Il caso

Matteo Pronzini a processo

Bellinzona, il deputato e consigliere comunale comparirà di fronte alla Pretura penale il 17 ottobre – Deve rispondere di ingiuria per una frase pronunciata durante una seduta di Legislativo – Lanciato un appello per difendere la libertà d'espressione e di stampa
© CdT/Chiara Zocchetti
Alan Del Don
21.09.2024 17:37

Matteo Pronzini a processo. Il deputato e consigliere comunale del Movimento per il socialismo comparirà di fronte alla Pretura penale di Bellinzona giovedì 17 ottobre. Deve rispondere dell’ipotesi di reato di ingiuria per una frase pronunciata durante la seduta di Legislativo del 20 settembre 2021 in Città. Il granconsigliere aveva preso posizione a seguito dei ricorsi presentati dal Municipio turrito all’Autorità indipendente di ricorso in materia radiotelevisiva prima e al Tribunale federale poi su due servizi della RSI incentrati sulle morti per la pandemia da coronavirus alla casa anziani di Sementina.

La richiesta di pena

Esecutivo che l’aveva poi denunciato. Il procuratore pubblico Roberto Ruggeri propone una multa di 4.000 franchi (20 aliquote giornaliere) e l’iscrizione a casellario giudiziario per un periodo di 10 anni della condanna, a cui si aggiungono 3.500 franchi che il consesso della capitale, accusatore privato, chiede quale risarcimento civile.

Le spiegazioni

«Difendiamo la libertà della stampa e la libertà di espressione.

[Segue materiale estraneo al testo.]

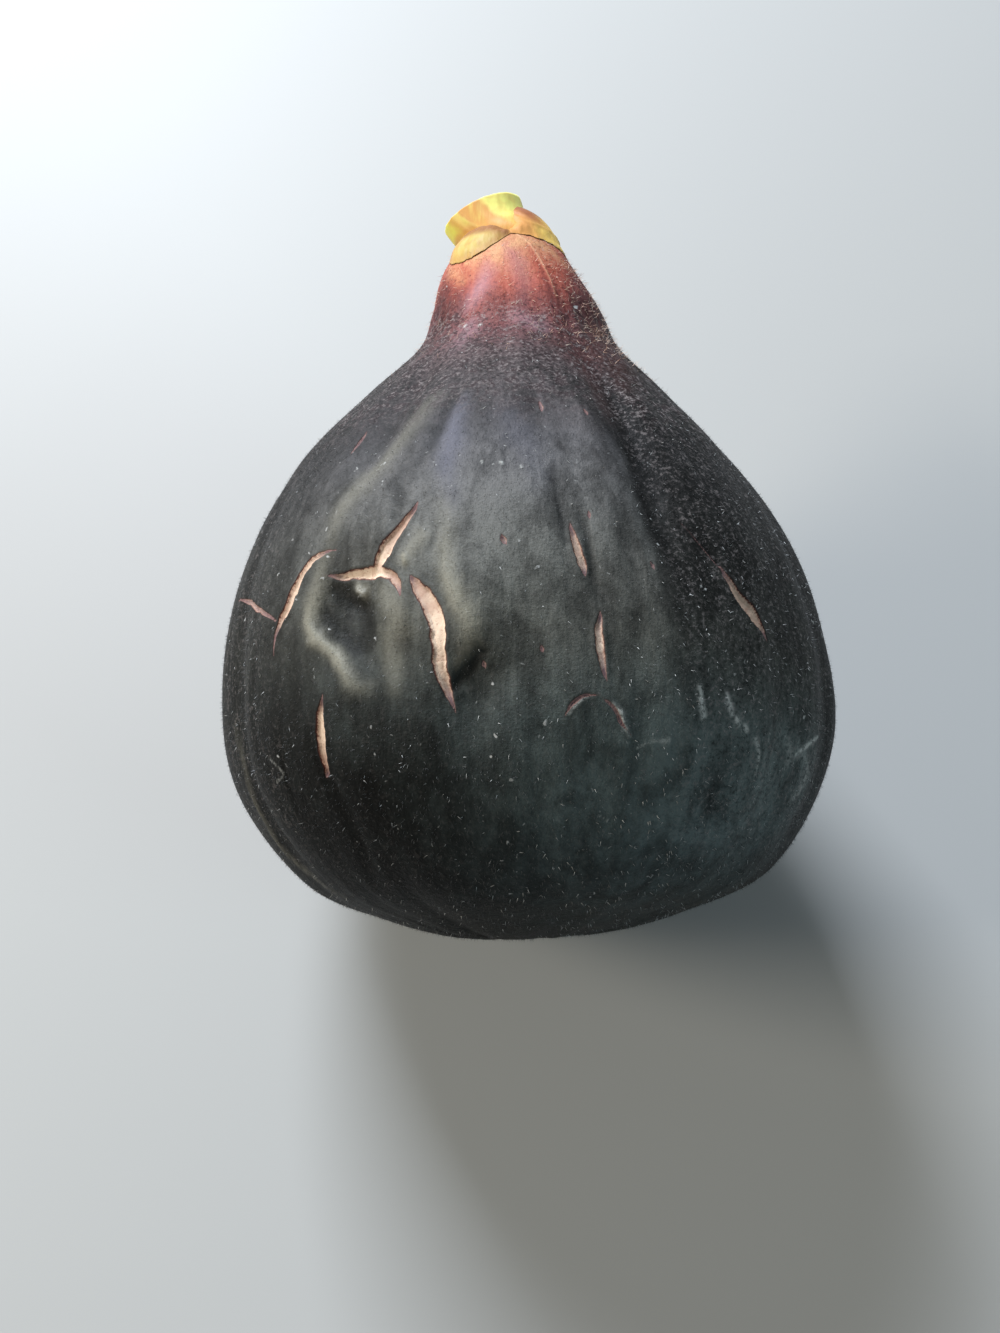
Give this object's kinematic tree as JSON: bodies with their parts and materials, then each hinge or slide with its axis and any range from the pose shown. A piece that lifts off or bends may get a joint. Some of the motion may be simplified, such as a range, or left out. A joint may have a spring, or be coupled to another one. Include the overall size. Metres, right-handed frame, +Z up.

Opponiamoci al tentativo del Municipio di Bellinzona di intimidire Matteo Pronzini e l’MPS». Inizia così l’appello lanciato in queste ore, attraverso il quale si invita a sostenere moralmente e finanziariamente («versando un contributo per le spese giuridiche» necessarie per difendersi) il deputato e consigliere comunale. Come si legge nello scritto, in occasione della seduta di Legislativo di tre anni fa «per esemplificare l’atteggiamento del Municipio» l’allora capogruppo Verdi-FA-MPS-POP-Indipendenti aveva affermato che l’Esecutivo «era responsabile di "azioni temerarie di intimidazione di stampo mafioso"».

Secondo l’imputato con questa frase intendeva riferirsi ad un «atteggiamento il cui unico scopo è quello di intimidire e, possibilmente, zittire la stampa». Proprio in riferimento ai servizi radiotelevisivi contro i quali il consesso aveva inoltrato ricorso.